-------- GIVEN INFORMATION --------

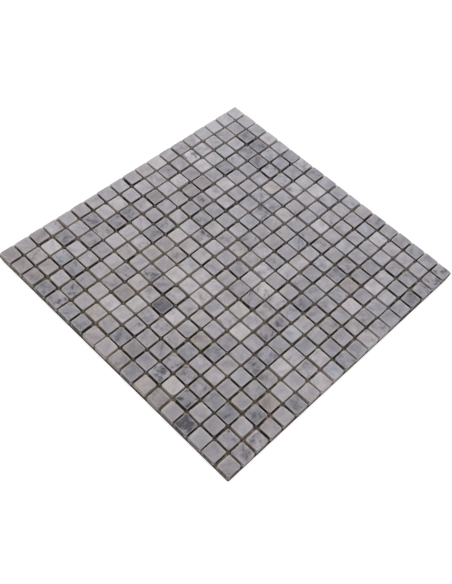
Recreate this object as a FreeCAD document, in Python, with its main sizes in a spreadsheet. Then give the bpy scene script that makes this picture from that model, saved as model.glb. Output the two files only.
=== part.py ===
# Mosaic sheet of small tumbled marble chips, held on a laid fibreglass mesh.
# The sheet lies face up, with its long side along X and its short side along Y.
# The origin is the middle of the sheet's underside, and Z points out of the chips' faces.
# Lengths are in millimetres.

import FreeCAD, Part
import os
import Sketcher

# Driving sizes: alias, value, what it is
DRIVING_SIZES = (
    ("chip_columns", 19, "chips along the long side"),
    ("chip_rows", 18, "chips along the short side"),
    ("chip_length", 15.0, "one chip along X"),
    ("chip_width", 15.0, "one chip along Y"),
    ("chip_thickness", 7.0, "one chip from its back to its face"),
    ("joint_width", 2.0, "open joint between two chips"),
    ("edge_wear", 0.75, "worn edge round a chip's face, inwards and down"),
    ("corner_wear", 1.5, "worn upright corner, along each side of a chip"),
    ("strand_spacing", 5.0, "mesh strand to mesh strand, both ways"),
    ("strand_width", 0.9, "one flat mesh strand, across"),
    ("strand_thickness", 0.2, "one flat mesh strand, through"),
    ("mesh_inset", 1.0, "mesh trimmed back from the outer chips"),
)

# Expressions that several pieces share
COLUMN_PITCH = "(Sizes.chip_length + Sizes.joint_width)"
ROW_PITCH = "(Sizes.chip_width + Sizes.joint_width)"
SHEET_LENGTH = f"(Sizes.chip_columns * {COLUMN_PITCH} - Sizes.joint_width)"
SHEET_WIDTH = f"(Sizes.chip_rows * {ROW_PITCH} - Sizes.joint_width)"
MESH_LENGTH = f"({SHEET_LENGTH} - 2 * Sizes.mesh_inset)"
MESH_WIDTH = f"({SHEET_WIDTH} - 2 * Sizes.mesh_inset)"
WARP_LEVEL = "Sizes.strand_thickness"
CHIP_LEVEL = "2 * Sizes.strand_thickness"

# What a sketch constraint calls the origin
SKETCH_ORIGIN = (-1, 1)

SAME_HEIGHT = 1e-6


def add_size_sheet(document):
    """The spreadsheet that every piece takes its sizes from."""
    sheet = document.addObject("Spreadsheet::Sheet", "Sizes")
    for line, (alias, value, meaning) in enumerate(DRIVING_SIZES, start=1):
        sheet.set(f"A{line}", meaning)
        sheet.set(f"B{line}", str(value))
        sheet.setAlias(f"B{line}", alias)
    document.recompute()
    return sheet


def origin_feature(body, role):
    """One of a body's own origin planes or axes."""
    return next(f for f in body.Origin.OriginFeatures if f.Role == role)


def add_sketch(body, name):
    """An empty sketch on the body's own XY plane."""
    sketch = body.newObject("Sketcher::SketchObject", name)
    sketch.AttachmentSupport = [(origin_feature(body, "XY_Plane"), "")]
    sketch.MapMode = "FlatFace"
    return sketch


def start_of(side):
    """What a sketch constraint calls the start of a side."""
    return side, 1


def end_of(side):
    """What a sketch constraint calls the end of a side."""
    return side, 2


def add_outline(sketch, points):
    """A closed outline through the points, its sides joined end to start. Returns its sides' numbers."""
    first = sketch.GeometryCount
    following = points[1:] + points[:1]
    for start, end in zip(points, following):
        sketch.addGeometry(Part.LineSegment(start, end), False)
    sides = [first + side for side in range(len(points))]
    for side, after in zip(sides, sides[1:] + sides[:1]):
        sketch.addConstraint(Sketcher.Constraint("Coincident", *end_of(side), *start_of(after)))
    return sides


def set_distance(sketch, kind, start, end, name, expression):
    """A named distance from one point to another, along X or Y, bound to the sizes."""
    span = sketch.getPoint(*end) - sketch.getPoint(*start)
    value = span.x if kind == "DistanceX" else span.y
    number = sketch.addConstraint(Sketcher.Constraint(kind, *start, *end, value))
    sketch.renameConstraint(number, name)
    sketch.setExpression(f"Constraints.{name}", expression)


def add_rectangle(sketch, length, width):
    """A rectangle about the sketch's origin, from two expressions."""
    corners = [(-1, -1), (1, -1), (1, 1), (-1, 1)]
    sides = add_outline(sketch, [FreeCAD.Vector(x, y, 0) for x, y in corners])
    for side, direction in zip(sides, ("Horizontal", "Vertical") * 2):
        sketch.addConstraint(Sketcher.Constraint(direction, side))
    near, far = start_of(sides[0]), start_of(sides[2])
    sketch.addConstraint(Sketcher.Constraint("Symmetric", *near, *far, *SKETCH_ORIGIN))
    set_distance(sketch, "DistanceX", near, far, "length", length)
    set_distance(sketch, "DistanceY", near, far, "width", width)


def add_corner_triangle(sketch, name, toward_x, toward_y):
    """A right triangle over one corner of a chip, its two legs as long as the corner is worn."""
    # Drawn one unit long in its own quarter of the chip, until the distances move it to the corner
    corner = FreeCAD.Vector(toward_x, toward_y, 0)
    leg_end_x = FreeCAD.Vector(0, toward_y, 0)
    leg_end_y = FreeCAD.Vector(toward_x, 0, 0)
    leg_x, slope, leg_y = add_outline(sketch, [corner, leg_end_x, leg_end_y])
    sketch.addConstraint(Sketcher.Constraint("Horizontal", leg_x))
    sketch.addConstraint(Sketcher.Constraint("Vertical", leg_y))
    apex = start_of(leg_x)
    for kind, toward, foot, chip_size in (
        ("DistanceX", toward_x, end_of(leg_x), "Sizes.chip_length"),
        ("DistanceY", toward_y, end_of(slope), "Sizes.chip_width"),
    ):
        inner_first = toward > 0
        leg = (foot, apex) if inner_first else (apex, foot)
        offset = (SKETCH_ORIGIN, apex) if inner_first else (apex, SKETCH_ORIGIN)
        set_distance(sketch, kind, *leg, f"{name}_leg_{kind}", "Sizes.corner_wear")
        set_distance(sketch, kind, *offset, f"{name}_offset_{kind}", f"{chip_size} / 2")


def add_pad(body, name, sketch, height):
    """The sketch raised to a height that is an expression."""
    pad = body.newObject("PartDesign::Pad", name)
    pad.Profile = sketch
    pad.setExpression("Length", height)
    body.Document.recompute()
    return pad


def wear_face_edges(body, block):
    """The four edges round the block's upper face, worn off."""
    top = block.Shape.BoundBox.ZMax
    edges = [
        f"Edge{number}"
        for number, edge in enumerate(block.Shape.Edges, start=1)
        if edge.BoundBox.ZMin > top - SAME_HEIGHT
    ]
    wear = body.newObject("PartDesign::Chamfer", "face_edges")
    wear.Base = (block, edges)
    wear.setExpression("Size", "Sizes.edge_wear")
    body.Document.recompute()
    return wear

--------

[DESCRIPTION OF THE TASK]
Restate the first line and every line after it, word for word, stopping once the line with "import Sketcher" is done.

[OUTPUT FOR THIS EXERCISE]
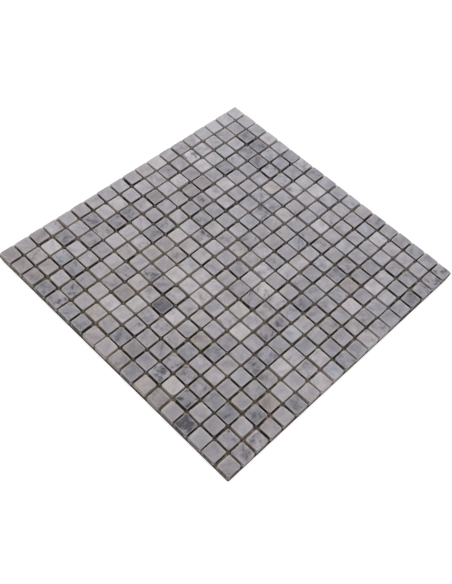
Recreate this object as a FreeCAD document, in Python, with its main sizes in a spreadsheet. Then give the bpy scene script that makes this picture from that model, saved as model.glb. Output the two files only.
=== part.py ===
# Mosaic sheet of small tumbled marble chips, held on a laid fibreglass mesh.
# The sheet lies face up, with its long side along X and its short side along Y.
# The origin is the middle of the sheet's underside, and Z points out of the chips' faces.
# Lengths are in millimetres.

import FreeCAD, Part
import os
import Sketcher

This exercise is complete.